In short, "nobody can know what will happen" is expensive; it directly implies that the immediate short term will be costly.


That's not how EU funding works. It distributes funds with many rules attached, but implementing those rules is the job of local government bureaucracies not the EU.

The EU regional development funds are notoriously wasteful, I wouldn't ascribe any value to scale or institutional experience.


> The EU regional development funds are notoriously wasteful

Can you give references? Preferably not only one anecdotical example, and with comparisons with state development funds (especially from the UK).


http://www.bbc.com/news/uk-england-cornwall-33360841

http://www.politico.eu/article/eu-wasted-money-on-new-airpor...

http://www.telegraph.co.uk/news/worldnews/europe/eu/11985763...

I don't know of any comparisons with state-run development funds in the UK, if you find one let me know, but post-Gordon Brown the UK tends to focus less on big spending projects to try and economically boost the regions, hence the grumbling about how London gets the lions share of investment funding.

The EU likes to dole out a lot of money to businesses for investment purposes, which is suspiciously close to central planning. I doubt national-level central planners do a radically better job though.

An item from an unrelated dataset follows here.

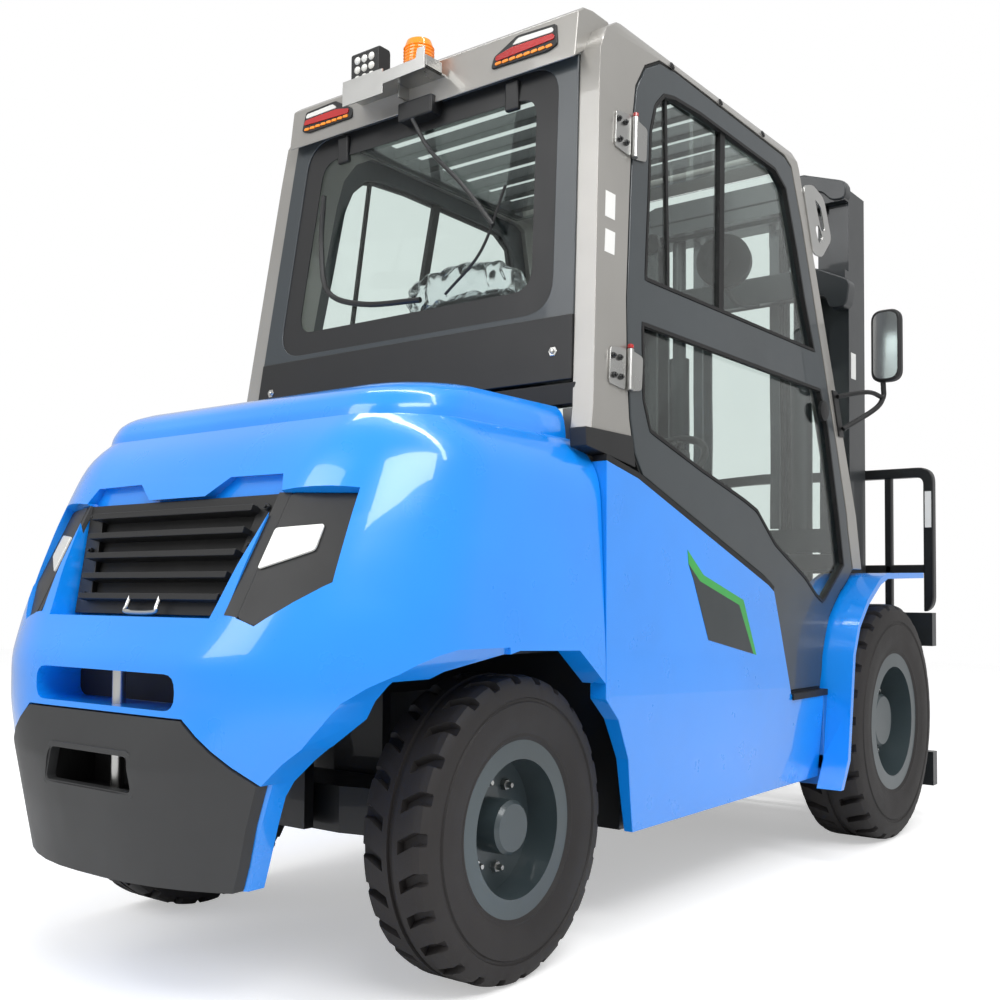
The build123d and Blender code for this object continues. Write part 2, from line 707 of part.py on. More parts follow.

as no policies have been announced yet, nobody can know what will happen

Yes, and this is the short-term disaster of Brexit: much investment goes on hold until we know what will happen.

It might be better in the long run, but we have no idea what the long run will look like at the moment because there was no Brexit manifesto and a serious conflict between the "EEA" Brexit and the anti-immigrant Brexit.


We are seeing a cut in funding because until we exit and redistribute that money the EU will in the meantime not fund UK scientists or UK based projects.

As I said given May's history with the technology industries it seems unlikely.


Eh? Academia has definitely been hit hard by austerity like the rest of the public sector. There have been basically no pay rises since the Tories came in.


If you think "basically no pay rises" is what austerity means then I think you just proved my point for me ...

edit: To clarify (given the telling off below), the rest of the public sector in the UK has seen massive budget cuts with 20, 30, 40% loss not being uncommon in some departments, or in the BEST case (like the NHS) large workload increases with extremely small or no budget increases. It's hard for me to imagine how anyone could be unaware of that given the amount of coverage of it over the last 8 years.

So when someone says "no pay rises" is the same thing as being hit hard by austerity, that shows a remarkable level of disconnection from what's going on elsewhere.


Can you give me an example of a public sector job that has taken a 40% pay cut? I'm really interested to know.


There's no need for this kind of remark, all you're doing is posturing to preserve your ego instead of actually trying to understand. This is not communicating in good faith. Please try to do better.


Yeah, you did not understand what he wrote. He specially mentions his program in North Wales which relies on EU funding.


I am pro EU AND pro Brexit, the latter from rational analysis. It will be a net win for me. My company does export telco services to the UK. After the UK leaving the EU the VAT will not apply any longer, so basically I net 20% more after taxes that go straight out of the pocket of the UK government into mine (btw: there is no competitor right now and none in sight...). Even if the UK is imposing the 4% max tariff I would net a 16% plus.